With SoCs came the challenge of integrating workloads with vastly different criticality levels. Mixed-Criticality Architecture, formulated by Vestal in a 2007 paper, addresses the problem of running safety-critical functions (e.g., brake-by-wire) alongside non-critical tasks (e.g., infotainment) on shared hardware. Vestal’s model assigns multiple worst-case execution time estimates to each task, reflecting different assurance levels. Scheduling algorithms like Adaptive Mixed-Criticality (AMC) or Criticality-Based Mixed-Criticality (CBMC) dynamically adjust resources to guarantee safety-critical tasks while maximizing best-effort throughput. Hardware support includes memory partitioning via MPUs, time-triggered buses (e.g., TTEthernet), and hardware virtualization. Mixed-criticality remains an active frontier, particularly in automotive (ISO 26262) and avionics (DO-178C) domains.

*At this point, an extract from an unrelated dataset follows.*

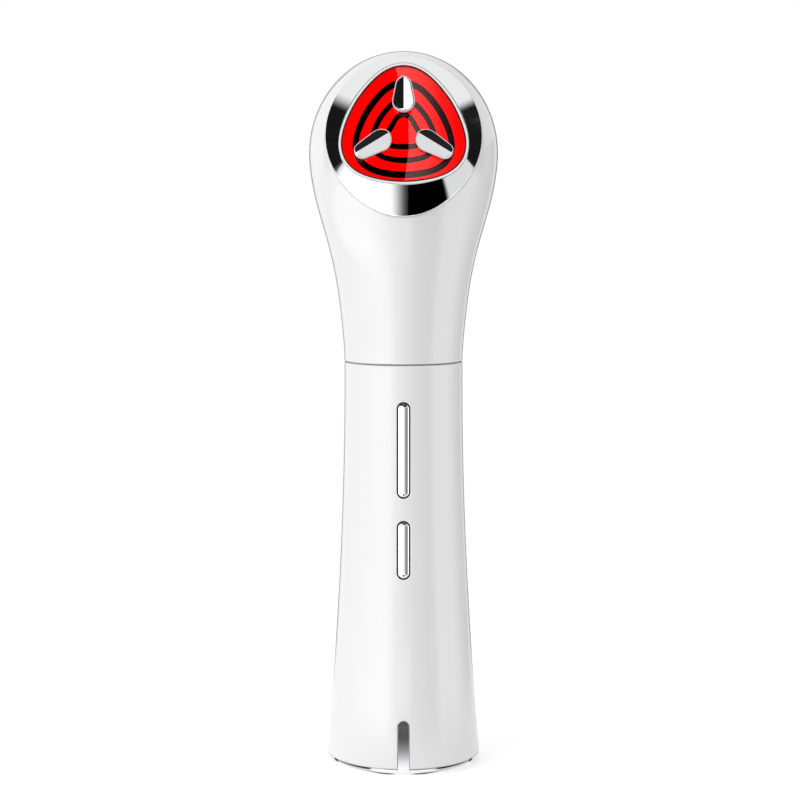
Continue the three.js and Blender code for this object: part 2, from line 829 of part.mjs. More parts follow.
const flangeHalfWidth = keySlotWidth / 2 + keyFlangeLap;
const flangeDepth = Math.sqrt(boreRadius ** 2 - flangeHalfWidth ** 2) - gap;
const flangeBack = flangeDepth - keyFlangeThickness;
const stemDepth = flangeBack - trimGap;
const switchDepth = stemDepth - stemReach;
const switchBack = switchDepth - switchHeight;
const boardFront = switchBack - trimGap;
const boardBack = boardFront - boardThickness;
const plateFront = boardBack - trimGap;
const plateBack = plateFront - plateThickness;

// Key with a crowned front that follows the grip, and a flange behind the slot
function keyForm(slotLength, centre) {
  const halfWidth = keySlotWidth / 2 - keyGap;
  const halfLength = slotLength / 2 - keyGap;
  const flat = (inset, depth) =>
    slotOutline(halfWidth - inset, halfLength - inset, centre).map(
      (point) => new THREE.Vector3(point.x, -depth, point.y),
    );
  const crowned = (inset, drop) =>
    slotOutline(halfWidth - inset, halfLength - inset, centre).map(
      (point) => new THREE.Vector3(point.x, drop - gripRadius(point.y) - keyProud, point.y),
    );
  const lap = -keyFlangeLap - keyGap;
  const rings = [flat(lap, flangeBack), flat(lap, flangeDepth), flat(0, flangeDepth)];
  for (let i = 0; i < keyCrownSteps; i += 1) {
    const angle = (Math.PI / 2) * (i / keyCrownSteps);
    rings.push(crowned(keyCrown * (1 - Math.cos(angle)), keyCrown * (1 - Math.sin(angle))));
  }
  rings.push(crowned(keyCrown, 0));
  return loft(rings);
}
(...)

SoC architecture dominates the embedded landscape, with nearly all modern designs integrating multiple cores, DSPs, and hardware accelerators. Low-power techniques are pervasive, no longer optional. Mixed-criticality is the newest major challenge, driving research into predictable interconnects, partitioned scheduling, and formal verification. The leading frameworks agree on the need for energy-proportional operation, real-time scheduling, and modular IP-based design. They disagree on how to balance specialization against flexibility: ASIP proponents argue for domain-specific customization, while SoC advocates favor integrating general-purpose cores with accelerators. Mixed-criticality sparks debate over whether safety should be enforced in hardware (through trusted execution environments) or software (through scheduling and runtime monitoring). The history of embedded systems architecture is far from settled; each new generation of applications—autonomous vehicles, IoT edge devices, wearable health monitors—forces designers to revisit the trade-offs between performance, power, cost, and predictability.